UA / RU
Поддержать ZN.ua

НЕ ЧИТАЙТЕ ЧУЖИЕ ПИСЬМА

В последнее время телевидение сообщало о пушкинском юбилее не меньше, чем о предстоящих выборах или балканском кризисе...

Автор: Павел Позняк

В последнее время телевидение сообщало о пушкинском юбилее не меньше, чем о предстоящих выборах или балканском кризисе. Правда, не всегда интересно, но в количественном смысле достаточно, чтобы побудить тысячи телезрителей вновь обратиться к творчеству гениального поэта.

Впрочем, уверен, что большинство людей и не отрывалось от этого бессмертного животворящего источника. В мою жизнь, например, Пушкин вошел еще в детские годы, причем не сказками, а лирикой, поэмами, повестями. И знаю, что это уже навсегда.

Пушкина можно читать и перечитывать бесконечно, как пить родниковую воду, - никогда не надоест. И я читаю и перечитываю его постоянно. А вот до его писем все как-то не добирался. Между тем именно письма являются самым интимным видом творчества. Ведь даже личные дневники большинство ведет с тайной надеждой, что когда-нибудь они станут достоянием общественности, по крайней мере наследников, а потому многие события и чувства подменяют домыслами, художественным творчеством. Иное дело переписка, здесь человек открывается, ведь адресуются письма добрым знакомым, друзьям, родственникам. Это личная переписка, совсем не рассчитанная на то, что адресованные одному человеку строки будут преданы гласности.

И вот принялся я за пушкинскую переписку.

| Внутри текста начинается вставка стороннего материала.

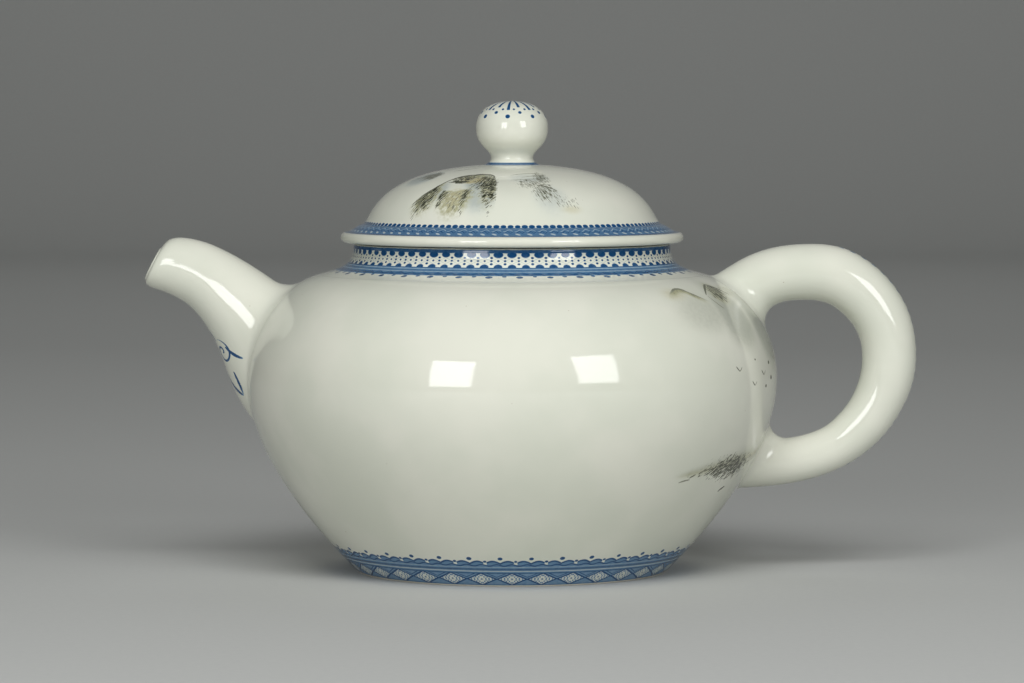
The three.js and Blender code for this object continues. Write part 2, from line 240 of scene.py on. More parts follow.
# %% Turn the foot ring and the neck
FOOT_BEVEL = 0.45
foot_ring = turned(
    "foot_ring_glazed",
    [(FOOT_INNER, FOOT_JOINT), (FOOT_INNER, 2 * FOOT_BEVEL)],
    arc((FOOT_INNER + FOOT_BEVEL, FOOT_BEVEL), FOOT_BEVEL, 180, 270, 4),
    arc((FOOT_RADIUS - 0.35, FOOT_BEVEL), FOOT_BEVEL, 270, 325, 4),
    flank[(flank[:, 1] > FOOT_BEVEL) & (flank[:, 1] < FOOT_JOINT - 0.1)],
    [(joint_radius, FOOT_JOINT)],
)
NECK_RADIUS = 34.9
NECK_TOP = neck_high.z / MM
NECK_LIP = 0.5
neck_sweep = bezier(
    shoulder_edge,
    (SHOULDER_RADIUS - 4.9 * math.cos(slope), SHOULDER_HEIGHT + 4.9 * math.sin(slope)),
    (NECK_RADIUS, NECK_TOP - 4.6),
    (NECK_RADIUS, NECK_TOP - NECK_LIP),
    60,
)
neck = turned(
    "neck_collar_glazed",
    neck_sweep,
    arc((NECK_RADIUS - NECK_LIP, NECK_TOP - NECK_LIP), NECK_LIP, 0, 90, 5)[1:],
    arc((BORE + NECK_LIP, NECK_TOP - NECK_LIP), NECK_LIP, 90, 180, 5),
    [(BORE, NECK_TOP - 3), (BORE, BORE_EDGE)],
    sides=320,
)
print("foot and neck", len(foot_ring.data.vertices), len(neck.data.vertices), "points")

# %% [markdown]
# ## The lid
# The lid has a thick half-round rim, a short flat band that carries the border, and a low dome. Under it a
# ring called the flange drops into the neck and keeps the lid from sliding off when tea is poured. The knob
# is a flattened ball on a waisted stem, and the glaze pools into a small hollow where the stem meets the lid.

# %% Turn the lid's dome and rim
lid_low, lid_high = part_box("lid_dome")
flange_low, flange_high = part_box("lid_flange")
LID_RADIUS = (lid_high.x - lid_low.x) / 2 / MM
LID_BASE = lid_low.z / MM
RIM = 1.125
DOME_RADIUS = 33.2
DOME_BASE = LID_BASE + 3.9
CROWN = DOME_BASE + 13.3
FLANGE_OUT = (flange_high.x - flange_low.x) / 2 / MM
FLANGE_IN = FLANGE_OUT - 2.4

rim_line = arc((LID_RADIUS - RIM, LID_BASE + RIM), RIM, -90, 90, 16)
rim_top = rim_line[-1]
dome_edge = (DOME_RADIUS, DOME_BASE)
band_line = bezier(rim_top, rim_top + (-1.0, 0.02), (DOME_RADIUS + 0.9, DOME_BASE - 0.17), dome_edge, 14)
dome_line = bezier(dome_edge, (DOME_RADIUS - 2.8, DOME_BASE + 0.5), (DOME_RADIUS - 1, CROWN), (0, CROWN), 80)
hollow_line = moved_in(dome_line, WALL)
hollow_line = hollow_line[hollow_line[:, 0] < FLANGE_IN - 0.6][::-2]
hollow_line[0, 0] = 0
lid = turned(
    "lid_dome_glazed",
    [(FLANGE_IN, LID_BASE)],
    rim_line,
    band_line[1:],
    dome_line[1:],
    hollow_line,
    [(FLANGE_IN, hollow_line[-1][1] - 1.4), (FLANGE_IN, LID_BASE)],
    sides=320,
)
print("lid crown at", round(CROWN, 1), "mm")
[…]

Круг лиц, которым они адресованы, достаточно широк. Поэтому и тематика их довольно неоднородна. Обращаясь к любимой жене, он касается в основном личных проблем: «не забрюхатела ли ты? не выкинула ли?». Объясняет, что не бывает у подозреваемой Натальей г-жи Соллогуб и у других дам. Младшего брата Льва напутствует, что пора начать серьезно относиться к службе, не делать долгов и прочих глупостей. Друзьям поручает заботы о продвижении в печать своих рукописей, просит денег, сообщает о долгах, преимущественно «долгах чести», то есть карточных, поручает кому-то у кого-то одолжить, кому-то отдать…

Для великого человека, образ которого сложился у нас издавна, это более чем прозаические мелочи, но дело не в этом. Не мог же за этой суетой совсем потеряться великий Пушкин! Тот, который дружил с декабристами, который бросал смелые слова - о вольности, предвидел «обломки самовластья». С особым вниманием рассматриваю письма, отправленные друзьям вскоре после восстания на Сенатской площади, делая необходимую скидку на цензурные соображения - ну должно ведь где-то проскочить упоминание о страшной участи его друзей!

Нет, ничего нет. Лишь невероятно жестокие слова «повешенные, повешены», дескать, пора и точку поставить…

За несколько лет до этого за фривольные высказывания Пушкина отправили в ссылку, в родовое имение. Он жаждет вырваться оттуда якобы для лечения давней болезни - за границу, в Петербург или Москву. Но благорасположенный к нему император остается глухим к его просьбам, ходатайству влиятельных друзей. Пушкина это раздражает, ведь до сих пор царь сделал для него столько доброго. Действительно, стал его личным и не очень суровым цензором, помог в решении денежных проблем. И поэт в письме к шефу жандармов Бенкендорфу замечает: «Буду ждать решения участи моей, но во всяком случае ничто не изменит чувства глубокой преданности царю и сыновьей благодарности за прежние его милости».

Бенкендорфу адресована едва ли не большая часть опубликованных писем Пушкина. Он обращается к грозному шефу жандармов с любыми мелочами, и когда читаешь ответы, то поневоле задаешься вопросом - когда же суровый чиновник занимался своими жандармами, если на одного поэта, на удовлетворение его просьб тратил столько времени?

В подобных письмах не усматривалось бы ничего странного, если бы над нами не довлел хрестоматийный образ поэта-бунтаря, поэта почти революционера. Но времени прошло много, на Пушкина мы смотрим все более как на человека, а не написанную в красных тонах картину, и нам не трудно понять, что в то сложное время он, вероятно, не мог бы иначе жить. Вернее, выжить.

Но хочется сказать вот о чем. Разве гений поэта блекнет, когда мы узнаем его человеческие слабости? Да, ничто человеческое не было ему чуждо. Но это не помешало расцвести его уникальному гению. Гению, который владеет умами и сердцами людей и по сегодняшний день. Вот если бы он был политиком, тогда и претензии к его так называемому моральному облику мы могли бы предъявлять другие.

Тем же, кто хочет сохранить намалеванную когда-то икону, напомним старую истину: не читайте чужие письма. Они не вам адресовались.